Click Next to move onto the Connect page. Here we want to select the connection we previously connected from the dropdown.

neosync-test

There are some other options here that can be useful but we'll skip these for now and click Next.

Now for the fun part. First select your schema. Mine is the public schema but you may have another one. Next select the table where you want to generate synthetic data. So I'm going to select the users table.

Next, decide how many rows you want to create. For this run, I'll do 1000 rows.

neosync-test

Lastly, we need to determine what kind of synthetic data we want to create and map that to our schema. Neosync has Transformers which are ways of creating synthetic data. Click on the Transformer and then select the right Transformer that maps to the right column. Here is what I have set up for the users table.

neosync-test

For the age column, I used the Generate Random Int64 Transformer to randomly generate ages between 18 and 40. You can configure that by clicking on the edit icon next to the transformer and setting your min and max.
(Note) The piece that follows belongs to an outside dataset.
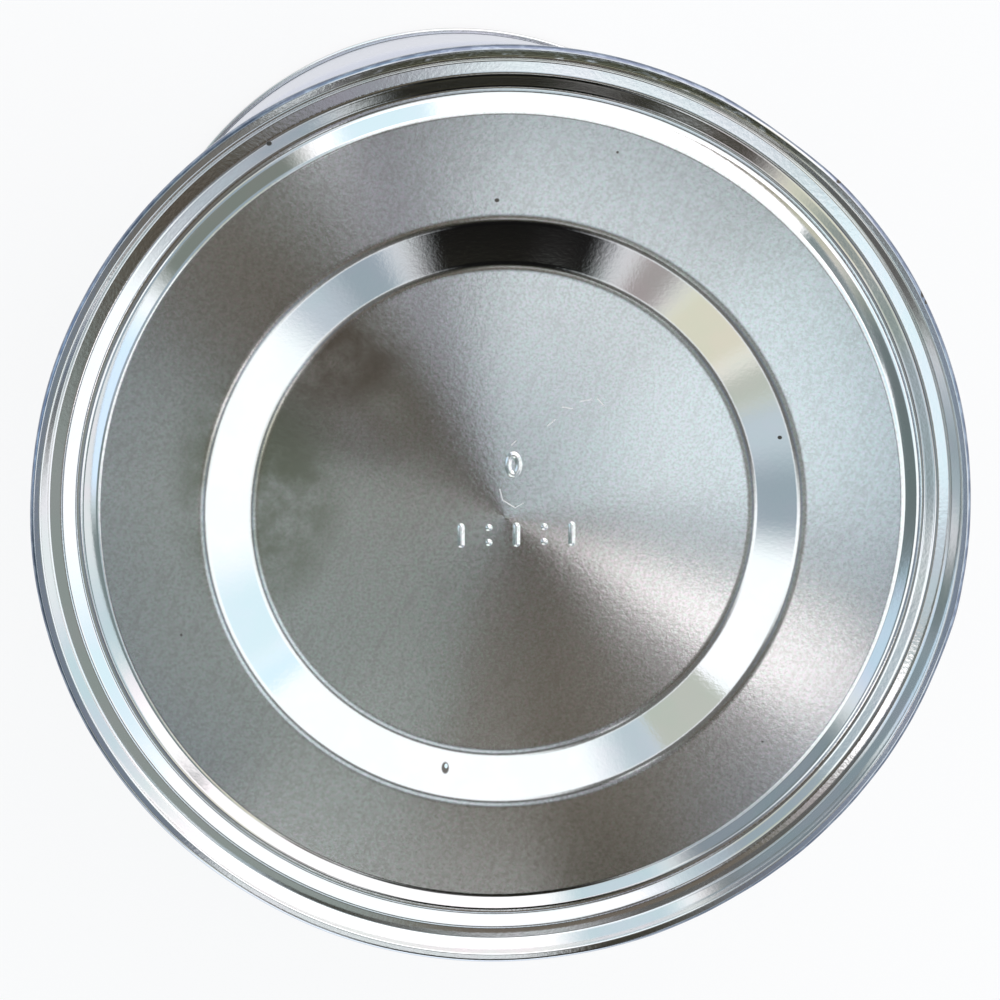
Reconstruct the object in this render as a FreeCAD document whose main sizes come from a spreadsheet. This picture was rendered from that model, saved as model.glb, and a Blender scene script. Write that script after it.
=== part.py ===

Now that we've configured everything, we can click on Next and create the job! We'll get routed to the Job page and see something like this:

neosync-test

You can see that our job ran successfully and in just 12 seconds!

Now we can head back over to Neon and check on our data. First let's check the count and make sure we generated 1000 rows.

SELECT COUNT(*) FROM users;

neosync-test

Next, let's check the data:

SELECT * FROM users;

neosync-test

Looking pretty good! We have seeded our Neon database with 1000 rows of completely synthetic data and it only took 12 seconds.

Conclusion

In this guide, we walked through how to seed your Neon database with 1000 rows of synthetic data using Neosync. This is just a small test and you can expand this to generate tens of thousands or more rows of data across any relational database. Neosync handles the referential integrity. This is particularly helpful if you're working on a new application and don't have data yet or want to augment your existing database with more data for performance testing.